Nach dieser Runde stehen alle einmal auf und schütteln sich einmal, klopfen ihren Körper ab und alle kommen wieder ganz im Hier und Jetzt und dem Raum an, in dem die kleine Zeitreise stattgefunden hat.

4. Nachbesprechung (20 Minuten)
Tauscht euch im Anschluss an die Übung gerne zunächst für fünf bis zehn Minuten in den jeweiligen Erzählpaaren über die Übung aus. Wie ging es euch in eurer jeweiligen Rolle? Wie war es zu erzählen/zuzuhören? Was für Emotionen und Gedanken sind beim Erzählen/Zuhören aufgekommen?
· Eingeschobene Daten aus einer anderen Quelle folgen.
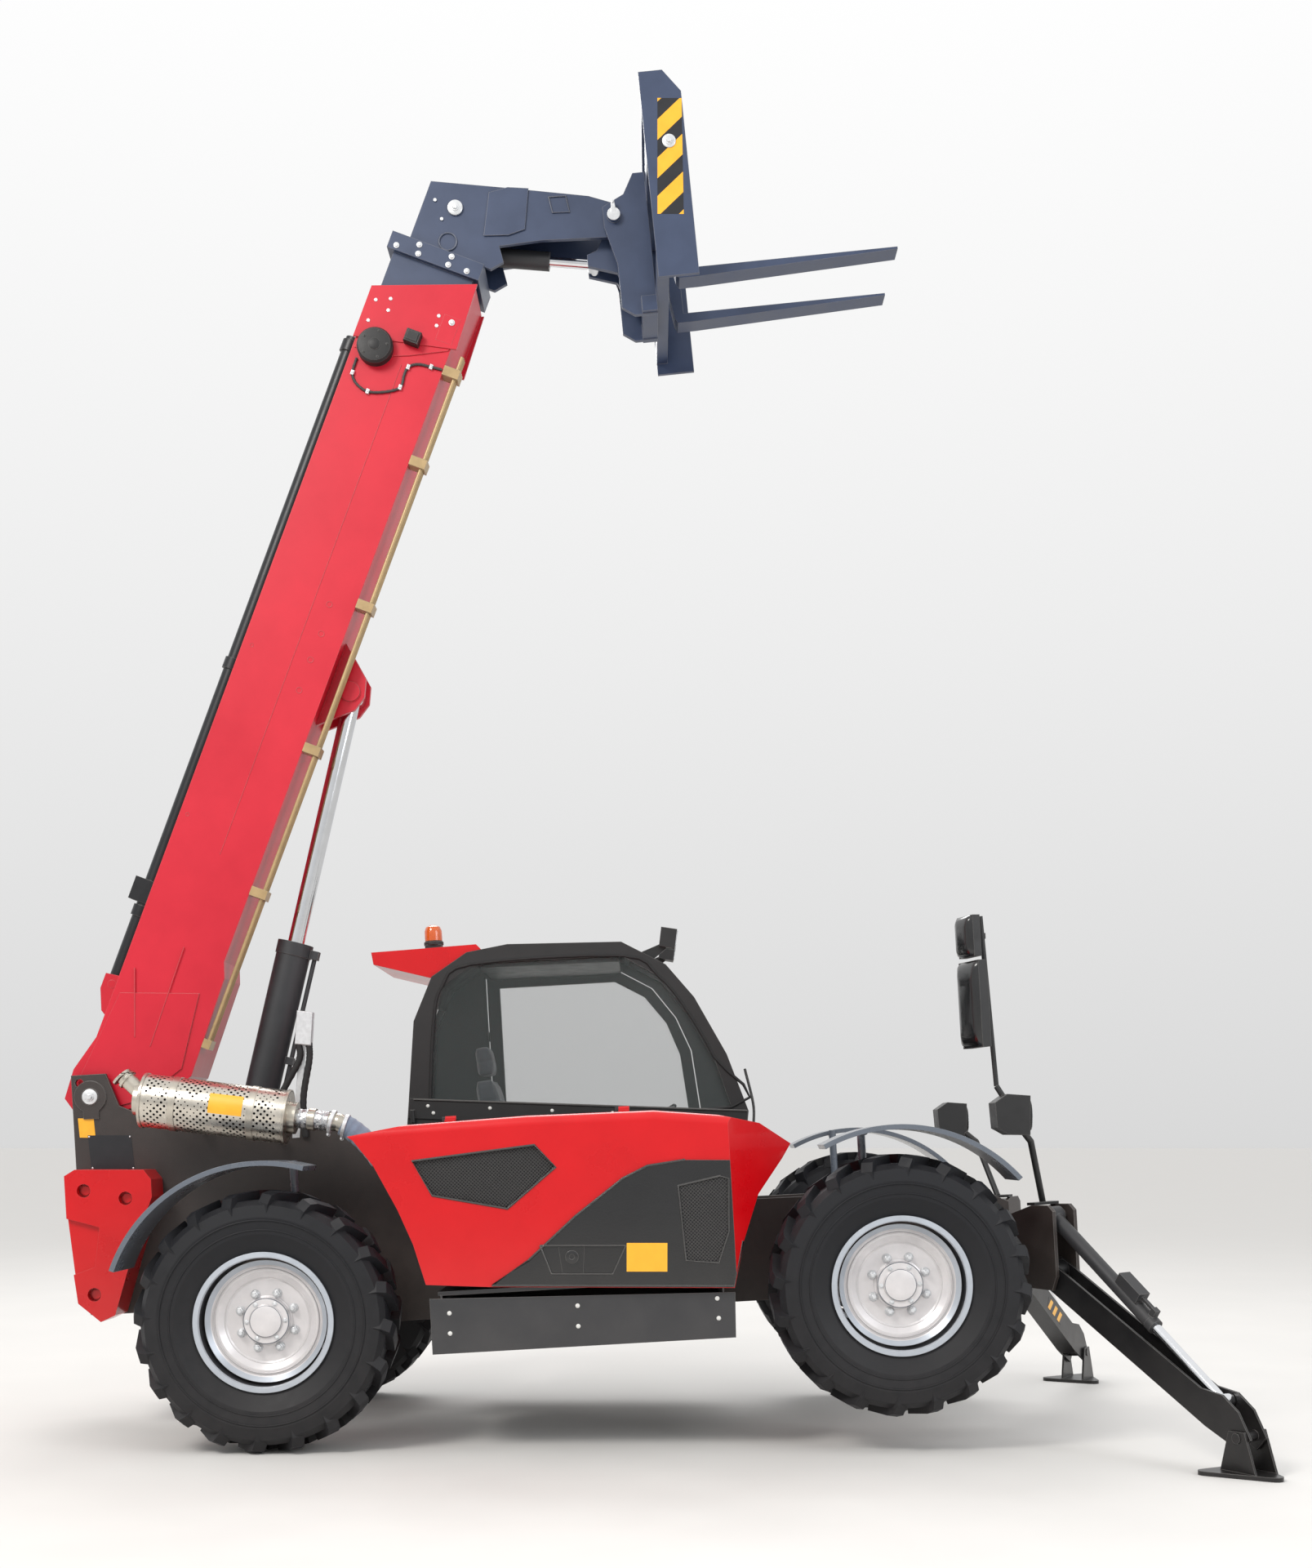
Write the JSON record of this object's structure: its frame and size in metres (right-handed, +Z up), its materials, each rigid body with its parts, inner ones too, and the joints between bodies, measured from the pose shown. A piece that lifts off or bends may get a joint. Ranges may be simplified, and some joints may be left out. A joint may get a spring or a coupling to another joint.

Nehmt euch im Anschluss den Rest der Zeit, um in der großen Gruppe über die Übung zu sprechen. Welche Eindrücke, Gefühle oder Erkenntnisse wollt ihr mit der Gruppe teilen? Hat euch die Übung geholfen, Verbindungen zwischen eurem jetzigen Handeln und einer langfristigen Wandelperspektive herzustellen? Was war schwierig und wieso? Nehmt ihr Anregungen für eine revolutionäre Realpolitik mit?

Quelle der Übung

Die Übung wurde von uns leicht angepasst und stammt ursprünglich aus: Joanna Macy und Chris Johnstone (2014): Hoffnung durch Handeln. Junfermann Verlag, S. 149.